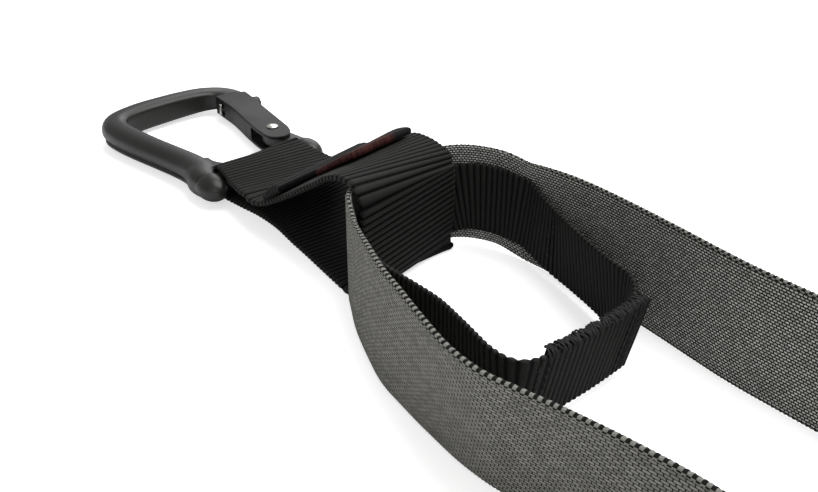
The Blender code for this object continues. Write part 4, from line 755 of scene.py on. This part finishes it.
fineRib = {"pitch": 0.0021, "perRib": 9, "rib": 0.00044, "edge": 0.00024, "edgePitch": 0.0021, "columns": 10}
flatWeave = {"pitch": 0.0013, "perRib": 5, "rib": 0.0, "edge": 0.00016, "edgePitch": 0.0013, "columns": 10}


def arcXZ(centre, radius, start, stop, steps):
    # arc about a level centre, from start to stop in degrees
    angle = np.radians(np.linspace(start, stop, steps))
    return np.stack([radius * np.cos(angle), angle * 0, radius * np.sin(angle)], axis=1) + centre


def loopEdges():
    # both selvedges: round the bar, over the strap, down inside it and back underneath
    edges = []
    half = loopSize["width"] / barSize["spacing"] * loopSize["atBar"]
    floorZ = loopSize["thick"] / 2 + clear / 10
    for share, over, under in ((-half, loopFront, underFront), (half, loopBack, underBack)):
        axis = barMiddle + barLine * share * barSize["spacing"] / 2
        arc = arcXZ(axis, barSize["radius"] + clear + loopSize["thick"] / 2, 270, 95, 9)
        low = under * (headSpan, headSpan, strapTop) + (0, 0, floorZ)
        edges.append(throughPoints(np.vstack([arc, over * (headSpan, headSpan, strapTop), low]), strandSteps, True))
    return edges


def betweenEdges(front, back, thick):
    # rows of a band from its two selvedges: midway between them and as wide as they are apart
    return frameRows((front + back) / 2, unit(back - front), np.linalg.norm(back - front, axis=1), thick)


wovenBand("equalizerLoop", betweenEdges(*loopEdges(), loopSize["thick"] - shy), "blackRibbed", "webbing",
          "equalizer_loop", coarseRib, closed=True)


def overStrand(first, last, insets, lifts):
    # selvedges of a piece on the loop's upper strand, between two stations, lifted off it along its normal
    at = np.linspace(first, last, len(lifts)) * strandSteps
    lines = []
    for rows in (loopFront, loopBack):
        fine = throughPoints(rows * (headSpan, headSpan, strapTop), strandSteps)
        lines.append(np.stack([np.interp(at, np.arange(len(fine)), fine[:, k]) for k in range(3)], axis=1))
    across = unit(lines[1] - lines[0])
    lines = [lines[0] + across * insets[0], lines[1] - across * insets[1]]
    way = tangents((lines[0] + lines[1]) / 2)
    face = unit(np.stack([-way[:, 2], way[:, 1] * 0, way[:, 0]], axis=1))
    return [line + face * lifts[:, None] for line in lines]


strandFace = loopSize["thick"] / 2 + clear

# Seam fold: the loop's cut end as a hem, thick = full * (0.35 + 0.65 sin(pi * (0.1 + 0.8 share)))
foldLook = {"thick": 0.0038, "first": 3.34, "last": 4.2, "steps": 24}
foldThick = foldLook["thick"] * (0.35 + 0.65 * np.sin(math.pi * (0.1 + 0.8 * np.linspace(0, 1, foldLook["steps"]))))
foldEdges = overStrand(foldLook["first"], foldLook["last"], (clear, clear), strandFace + foldThick / 2)
wovenBand("seamFold", betweenEdges(*foldEdges, foldThick), "blackNarrow", "webbing", "seam_fold",
          dict(fineRib, rib=0.00046, columns=24))

# Label: a tab that lies on the loop and rises towards its free end
labelLook = {"thick": 0.0024, "rise": 0.0010, "first": 4.5, "last": 6.5, "insets": (0.0140, 0.0035), "steps": 40}
labelLift = strandFace + labelLook["thick"] / 2 + labelLook["rise"] * np.linspace(0, 1, labelLook["steps"])
labelEdges = overStrand(labelLook["first"], labelLook["last"], labelLook["insets"], labelLift)
labelWeave = dict(fineRib, rib=0.00004, edge=0.00006, pitch=0.0010, edgePitch=0.0010, columns=20)
wovenBand("labelTab", betweenEdges(*labelEdges, labelLook["thick"]), "redLabel", "webbing", "label_tab", labelWeave)
print("stage: equaliser loop made")

# Grey strap: a U that stands on edge, its plan in head spans from the far leg round to the near one
strapRoute = np.array([
    (2.62, 0.395), (2.32, 0.392), (2.05, 0.394), (1.90, 0.407), (1.75, 0.425), (1.60, 0.440),
    (1.43, 0.452), (1.26, 0.450), (1.11, 0.441), (1.02, 0.428), (0.95, 0.402), (0.895, 0.36),
    (0.862, 0.30), (0.852, 0.22), (0.862, 0.12), (0.885, 0.02), (0.915, -0.08), (0.95, -0.155),
    (0.99, -0.195), (1.06, -0.235), (1.19, -0.298), (1.40, -0.378), (1.53, -0.414), (1.66, -0.450),
    (1.80, -0.482), (1.92, -0.488), (2.03, -0.466), (2.14, -0.441), (2.30, -0.415), (2.45, -0.397),
    (2.62, -0.395)])


def smoothStep(share):
    # 3 share^2 - 2 share^3, held at 0 and 1 outside
    share = np.clip(share, 0, 1)
    return share * share * (3 - 2 * share)


def leftOf(plan):
    # the level direction to the left of a path
    way = tangents(plan)
    return np.stack([-way[:, 1], way[:, 0], way[:, 0] * 0], axis=1)


def strapRows():
    # upright along its plan; inside the loop it is cupped and lifted, and the front leg leans out
    plan = throughPoints(strapRoute * headSpan, 24)
    inward = leftOf(plan)
    x = plan[:, 0] / headSpan
    width = strapSize["width"] * (strapSize["cupped"] + (1 - strapSize["cupped"]) * smoothStep((x - 1.0) / 0.35))
    low = strapLow + (clear - strapLow) * smoothStep((x - 1.0) / 0.16)
    lean = strapSize["lean"] * smoothStep((x - 1.35) / 0.6) * (1 - smoothStep((x - 2.1) / 0.4)) * (plan[:, 1] < 0)
    height = low + width / 2 * np.cos(lean) + strapSize["thick"] / 2 * np.sin(lean)
    centres = np.hstack([plan, height[:, None]]) + inward * (width / 2 * np.sin(lean))[:, None]
    across = upward * np.cos(lean)[:, None] - inward * np.sin(lean)[:, None]
    return frameRows(centres, across, width, strapSize["thick"])


wovenBand("mainStrap", strapRows(), "greyStrap", "webbing", "main_strap", flatWeave)

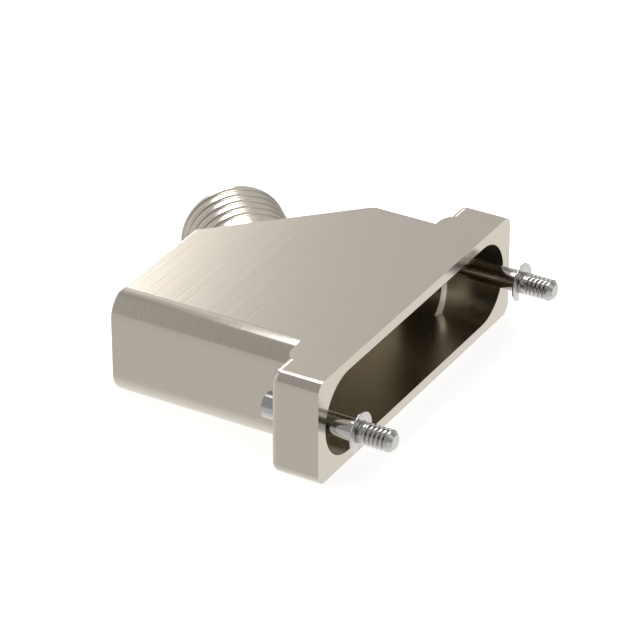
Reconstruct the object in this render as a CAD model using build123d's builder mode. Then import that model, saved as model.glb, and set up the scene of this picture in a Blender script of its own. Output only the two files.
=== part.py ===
from build123d import *
import math
import os

# A backshell for a micro-d connector: a hollow body with a racetrack opening in its front
# flange and a ringed cable spout at 45 degrees, held to the connector by two captive
# jackscrews. The origin is the middle of the mating face. +Y runs back into the body,
# +Z is up and X runs along the flange. All sizes are in millimetres.

# flange
flange_length = 37.72
height = 10.89
flange_depth = 5.12
flange_corner = 1.1
ear_edge_round = 0.7

# racetrack opening in the front of the flange, inside its rim
rim_end = 1.29
rim_side = 1.105
opening_depth = 4.55

# collar between the flange and the body, round-ended when seen from above
collar_inset = 2.96
collar_step = 0.35
collar_round = 1.96

# body, with a slanted face from its back to its right side
body_inset = 4.33
body_depth = 25.25
left_round = 2.4
right_round = 1.35
back_face_end = 0.7
back_edge_round = 0.2

# cavity in the body, its ends curved towards floor and roof, with a bevel around its mouth
side_wall = 0.5
back_wall = 1.6
end_curve_height = 2.8
end_curve_width = 1.35
mouth_curve_width = 0.95
mouth_bevel = 0.4

# cable spout on the slanted face
spout_inset = 5.84
spout_diameter = 10.88
spout_bore_diameter = 7.8
spout_length = 8.0
groove_count = 5
ring_pitch = 1.3
end_ring_width = 0.55
groove_width = 0.72
groove_depth = 0.2
spout_edge = 0.15
bore_edge = 0.3

# jackscrews
jackscrew_inset = 2.795
thread_diameter = 2.18
screw_clearance = 0.06
screw_reach = 6.5
tip_chamfer = 0.4
head_diameter = 2.58
head_length = 2.0
head_chamfer = 0.12
head_clearance = 0.2
hex_socket_width = 1.27
hex_socket_depth = 1.1

# retaining clips, one in a groove of each jackscrew
clip_distance = 2.75
clip_thickness = 0.2
clip_diameter = 3.9
clip_inner_diameter = 2.3
clip_groove_diameter = 1.6
clip_clearance = 0.04
clip_opening = 1.4
clip_foot = 1.6
clip_prong_width = 0.9

# how far a cutting shape runs past the solid that it cuts
overrun = 1.0

half_height = height / 2
opening_length = flange_length - 2 * rim_end
opening_height = height - 2 * rim_side
body_width = flange_length - 2 * body_inset
half_spacing = flange_length / 2 - jackscrew_inset
slant_reach = body_depth + back_face_end
cavity_depth = body_depth - back_wall
cavity_slant_reach = slant_reach - back_wall * math.sqrt(2)
cavity_width = body_width - 2 * side_wall
mouth_width = cavity_width + 2 * mouth_bevel
thread_radius = thread_diameter / 2
head_radius = head_diameter / 2
head_end = flange_depth + head_length
clip_groove_radius = clip_groove_diameter / 2
clip_front = -clip_distance - clip_thickness
spout_radius = spout_diameter / 2
groove_radius = groove_depth / 2 + groove_width**2 / (8 * groove_depth)
out_of_slant = Vector(1, 1, 0).normalized()
along_slant = Vector(1, -1, 0).normalized()
spout_foot = Vector(back_face_end, body_depth, 0) + along_slant * spout_inset


def section_plane(y):
    """A plane across the body at this depth, facing back. Its second direction is down."""
    return Plane(origin=(0, y, 0), x_dir=(1, 0, 0), z_dir=(0, 1, 0))


def slant_corner(reach, depth):
    """Outline, seen from above, of all that lies past the slanted face with this reach."""
    side = body_width / 2 + overrun
    back = depth + overrun
    return [(reach - back, back), (side, reach - side), (side, back)]


# Hollow of the body, as a solid to cut with
with BuildPart() as cavity:
    mouth_end = opening_depth + mouth_bevel
    mouth = (opening_depth, mouth_width, mouth_curve_width)
    end_height = opening_height / 2 - end_curve_height
    for depth, width, curve_width in (mouth, (mouth_end, cavity_width, end_curve_width)):
        with BuildSketch(section_plane(depth)):
            with BuildLine():
                end = Line((width / 2, 0), (width / 2, end_height))
                corner = (width / 2 - curve_width, opening_height / 2)
                TangentArc(end @ 1, corner, tangent=end % 1)
                Line(corner, (0, opening_height / 2))
                mirror(about=Plane.XZ)
                mirror(about=Plane.YZ)
            make_face()
    loft()
    extrude(cavity.faces().sort_by(Axis.Y)[-1], amount=cavity_depth - mouth_end)
    with BuildSketch(Plane.XY.offset(-half_height)):
        with BuildLine():
            Polyline(slant_corner(cavity_slant_reach, cavity_depth), close=True)
        make_face()
    extrude(amount=height, mode=Mode.SUBTRACT)
    with BuildSketch(section_plane(-overrun)):
        SlotOverall(opening_length, opening_height)
    extrude(amount=overrun + opening_depth)

with BuildPart() as backshell:
    # flange
    with BuildSketch(section_plane(0)):
        RectangleRounded(flange_length, height, flange_corner)
    extrude(amount=flange_depth)
    fillet(backshell.faces().sort_by(Axis.Y)[-1].edges(), ear_edge_round)

    # collar
    collar_half = flange_length / 2 - collar_inset
    collar_front = flange_depth / 2
    collar_back = flange_depth + collar_step
    collar_side_back = flange_depth - ear_edge_round
    arc_depth = collar_back - collar_side_back
    arc_width = math.sqrt(collar_round**2 - (collar_round - arc_depth) ** 2)
    with BuildSketch(Plane.XY.offset(-half_height)):
        with BuildLine():
            Line((0, collar_front), (collar_half, collar_front))
            side = Line((collar_half, collar_front), (collar_half, collar_side_back))
            arc = RadiusArc(side @ 1, (collar_half - arc_width, collar_back), -collar_round)
            Line(arc @ 1, (0, collar_back))
            mirror(about=Plane.YZ)
        make_face()
    extrude(amount=height)

    # body
    with BuildSketch(section_plane(collar_front)) as body_section:
        Rectangle(body_width, height)
        fillet(body_section.vertices().group_by(Axis.X)[0], left_round)
        fillet(body_section.vertices().group_by(Axis.X)[-1], right_round)
    extrude(amount=body_depth - collar_front)
    with BuildSketch(Plane.XY.offset(-half_height)):
        with BuildLine():
            Polyline(slant_corner(slant_reach, body_depth), close=True)
        make_face()
    extrude(amount=height, mode=Mode.SUBTRACT)
    back_edges = backshell.faces().sort_by(Axis.Y)[-1].edges()
    fillet(back_edges.sort_by(Axis.X)[:-1], back_edge_round)

    # spout
    spout_start = spout_foot - out_of_slant * (back_wall / 2)
    with BuildSketch(Plane(origin=spout_start, x_dir=along_slant, z_dir=out_of_slant)):
        Circle(spout_radius)
    extrude(amount=back_wall / 2 + spout_length)
    chamfer(backshell.faces().sort_by(Axis(spout_foot, out_of_slant))[-1].edges(), spout_edge)

    # round-bottomed grooves that leave the rings of the spout
    with BuildSketch(Plane(origin=spout_foot, x_dir=out_of_slant, z_dir=along_slant)):
        for index in range(groove_count):
            from_end = end_ring_width + groove_width / 2 + index * ring_pitch
            with Locations((spout_length - from_end, spout_radius - groove_depth + groove_radius)):
                Circle(groove_radius)
    revolve(axis=Axis(spout_foot, out_of_slant), mode=Mode.SUBTRACT)

    # hollow inside
    add(cavity.part, mode=Mode.SUBTRACT)

    # cable bore, from the end of the spout through the slanted wall
    spout_end = spout_foot + out_of_slant * spout_length
    with BuildSketch(Plane(origin=spout_end, x_dir=along_slant, z_dir=out_of_slant)):
        Circle(spout_bore_diameter / 2)
    extrude(amount=-spout_length - back_wall - overrun, mode=Mode.SUBTRACT)
    end_face = backshell.faces().sort_by(Axis(spout_foot, out_of_slant))[-1]
    chamfer(end_face.edges().sort_by(SortBy.RADIUS)[0], bore_edge)

    # jackscrew holes, and room for the heads beside the body
    for sign in (-1, 1):
        with BuildSketch(section_plane(0)):
            with Locations((sign * half_spacing, 0)):
                Circle(thread_radius + screw_clearance)
        extrude(amount=flange_depth, mode=Mode.SUBTRACT)
        with BuildSketch(section_plane(flange_depth)):
            with Locations((sign * half_spacing, 0)):
                Circle(head_radius + head_clearance)
        extrude(amount=collar_step, mode=Mode.SUBTRACT)

backshell.part.label = "backshell"

os.makedirs("parts", exist_ok=True)
export_step(backshell.part, "parts/backshell.step")

for side_name, sign in (("left", -1), ("right", 1)):
    screw_x = sign * half_spacing
    with BuildPart() as jackscrew:
        with BuildSketch(Plane.XY):
            with BuildLine():
                tip_radius = thread_radius - tip_chamfer
                groove_front = clip_front - clip_clearance
                groove_back = -clip_distance + clip_clearance
                Polyline(
                    (screw_x, -screw_reach),
                    (screw_x + tip_radius, -screw_reach),
                    (screw_x + thread_radius, tip_chamfer - screw_reach),
                    (screw_x + thread_radius, groove_front),
                    (screw_x + clip_groove_radius, groove_front),
                    (screw_x + clip_groove_radius, groove_back),
                    (screw_x + thread_radius, groove_back),
                    (screw_x + thread_radius, flange_depth),
                    (screw_x + head_radius, flange_depth),
                    (screw_x + head_radius, head_end - head_chamfer),
                    (screw_x + head_radius - head_chamfer, head_end),
                    (screw_x, head_end),
                    close=True,
                )
            make_face()
        revolve(axis=Axis((screw_x, 0, 0), (0, 1, 0)))
        with BuildSketch(section_plane(head_end)):
            with Locations((screw_x, 0)):
                RegularPolygon(hex_socket_width / 2, 6, major_radius=False)
        extrude(amount=-hex_socket_depth, mode=Mode.SUBTRACT)
    jackscrew.part.label = "jackscrew_" + side_name
    export_step(jackscrew.part, "parts/jackscrew_" + side_name + ".step")

    # The clip's mouth is down. Three prongs reach from its ring to the screw's groove.
    with BuildPart() as clip:
        prong_start = clip_groove_radius + clip_clearance
        with BuildSketch(section_plane(clip_front)):
            with Locations((screw_x, 0)):
                Circle(clip_diameter / 2)
                Circle(clip_inner_diameter / 2, mode=Mode.SUBTRACT)
                with PolarLocations(0, 3, start_angle=-90):
                    with Locations(((prong_start + clip_diameter / 2) / 2, 0)):
                        Rectangle(clip_diameter / 2 - prong_start, clip_prong_width)
                Circle(prong_start, mode=Mode.SUBTRACT)
                downward = (Align.CENTER, Align.MIN)
                Rectangle(clip_opening, clip_diameter, align=downward, mode=Mode.SUBTRACT)
            with Locations((screw_x, clip_foot)):
                Rectangle(clip_diameter, clip_diameter, align=downward, mode=Mode.SUBTRACT)
        extrude(amount=clip_thickness)
    clip.part.label = "retaining_clip_" + side_name
    export_step(clip.part, "parts/retaining_clip_" + side_name + ".step")
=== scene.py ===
import bmesh
import bpy
import math
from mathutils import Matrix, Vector


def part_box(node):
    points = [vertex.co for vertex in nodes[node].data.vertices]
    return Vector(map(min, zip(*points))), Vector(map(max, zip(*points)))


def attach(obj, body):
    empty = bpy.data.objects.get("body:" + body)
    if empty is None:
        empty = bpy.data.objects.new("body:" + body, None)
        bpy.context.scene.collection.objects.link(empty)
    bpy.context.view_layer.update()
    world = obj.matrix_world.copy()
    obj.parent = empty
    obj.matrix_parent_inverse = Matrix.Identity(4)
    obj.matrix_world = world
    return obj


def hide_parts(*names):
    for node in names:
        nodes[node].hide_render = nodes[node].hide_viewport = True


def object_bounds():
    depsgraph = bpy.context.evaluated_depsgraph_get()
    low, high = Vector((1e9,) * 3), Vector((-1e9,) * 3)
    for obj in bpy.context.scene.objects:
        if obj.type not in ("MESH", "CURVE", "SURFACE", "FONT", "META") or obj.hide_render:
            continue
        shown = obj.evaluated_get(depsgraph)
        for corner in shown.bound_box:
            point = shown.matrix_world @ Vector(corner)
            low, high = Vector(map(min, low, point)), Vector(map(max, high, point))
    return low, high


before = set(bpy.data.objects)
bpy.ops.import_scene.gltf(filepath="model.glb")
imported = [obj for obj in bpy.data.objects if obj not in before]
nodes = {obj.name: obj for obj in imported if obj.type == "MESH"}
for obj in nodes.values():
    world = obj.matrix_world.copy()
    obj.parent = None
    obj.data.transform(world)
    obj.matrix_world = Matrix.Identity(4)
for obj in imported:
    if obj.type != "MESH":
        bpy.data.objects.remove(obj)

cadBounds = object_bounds()
mm = 0.001
sides = ("left", "right")
print("frame loaded:", len(nodes), "nodes")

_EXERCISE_
Copy out precisely the lines that begin at the line containing "# The clip's" and end at the line containing "low, high = Vector((1e9,)", including both; write nothing else.

_FULL RESPONSE_
    # The clip's mouth is down. Three prongs reach from its ring to the screw's groove.
    with BuildPart() as clip:
        prong_start = clip_groove_radius + clip_clearance
        with BuildSketch(section_plane(clip_front)):
            with Locations((screw_x, 0)):
                Circle(clip_diameter / 2)
                Circle(clip_inner_diameter / 2, mode=Mode.SUBTRACT)
                with PolarLocations(0, 3, start_angle=-90):
                    with Locations(((prong_start + clip_diameter / 2) / 2, 0)):
                        Rectangle(clip_diameter / 2 - prong_start, clip_prong_width)
                Circle(prong_start, mode=Mode.SUBTRACT)
                downward = (Align.CENTER, Align.MIN)
                Rectangle(clip_opening, clip_diameter, align=downward, mode=Mode.SUBTRACT)
            with Locations((screw_x, clip_foot)):
                Rectangle(clip_diameter, clip_diameter, align=downward, mode=Mode.SUBTRACT)
        extrude(amount=clip_thickness)
    clip.part.label = "retaining_clip_" + side_name
    export_step(clip.part, "parts/retaining_clip_" + side_name + ".step")
=== scene.py ===
import bmesh
import bpy
import math
from mathutils import Matrix, Vector


def part_box(node):
    points = [vertex.co for vertex in nodes[node].data.vertices]
    return Vector(map(min, zip(*points))), Vector(map(max, zip(*points)))


def attach(obj, body):
    empty = bpy.data.objects.get("body:" + body)
    if empty is None:
        empty = bpy.data.objects.new("body:" + body, None)
        bpy.context.scene.collection.objects.link(empty)
    bpy.context.view_layer.update()
    world = obj.matrix_world.copy()
    obj.parent = empty
    obj.matrix_parent_inverse = Matrix.Identity(4)
    obj.matrix_world = world
    return obj


def hide_parts(*names):
    for node in names:
        nodes[node].hide_render = nodes[node].hide_viewport = True


def object_bounds():
    depsgraph = bpy.context.evaluated_depsgraph_get()
    low, high = Vector((1e9,) * 3), Vector((-1e9,) * 3)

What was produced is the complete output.